Y avait des règles strictes à respecter pour représenter les butches et les studs ?
Dans les années 1990, les butches possédaient leur propre esthétique érotisée. Mais je voulais pas nous dépeindre en sous-vêtements, avec des graffitis, dans des clubs ou couvertes de paillettes. Quand on supprime les différentes représentations portées par les médias et qu’on ramène les gens à leur lieu d’origine, ça fait ressortir leur vulnérabilité. Ces images sont prises dans des environnements très britanniques, des décors qui disent : « Nous on vient d’ici, et on fait tous ces métiers avec un background qui nous est propre ». Les gens parlent de la notion de classe de différentes manières.
Comment tu désires que les jeunes interagissent avec cette expo ?
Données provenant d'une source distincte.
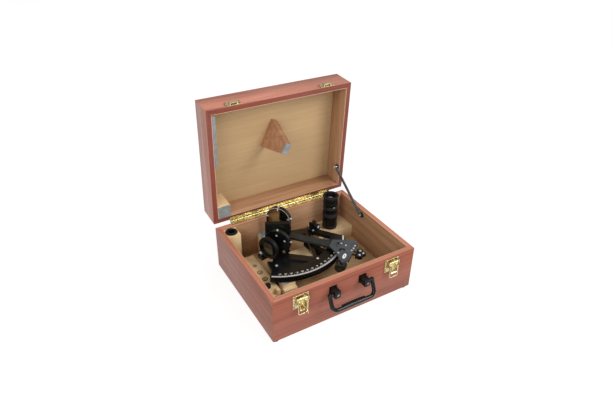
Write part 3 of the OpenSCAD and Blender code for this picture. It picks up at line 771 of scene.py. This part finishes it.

J’aimerais donner aux gens la possibilité de s’entendre sur ce sujet. Il ne s’agit pas de pointer du doigt qui que ce soit ; la plupart des gens pensent que je suis effrayante, mais quand ils me parlent, ils se rendent compte que je suis un marshmallow. Et c’est normal ; en tant que jeune butch, on développe cette armure ; c’était certainement le cas là où j’ai grandi. Du style « va te faire foutre, ou je te tue ». Mais ça n’a rien à voir avec qui nous sommes. Cela dit, je n’aimerais pas que l’identité butch devienne un truc à la mode – y’a aucun problème à ce qu’on reste des outsiders, c’est ce que j’aime. Y’a eu une période, dans les années 1990, où c’était considéré comme cool, mais je pense que c’est passé depuis. C’est donc hyper important pour nous de nous lever et de dire : « Ouais, en fait, on ne veut pas devenir mainstream. Fuck you, ça ne nous intéresse pas. Ce n’est pas à vendre ».
We/Us est visible au Space Station Sixty-Five à Londres jusqu’au 3 juin.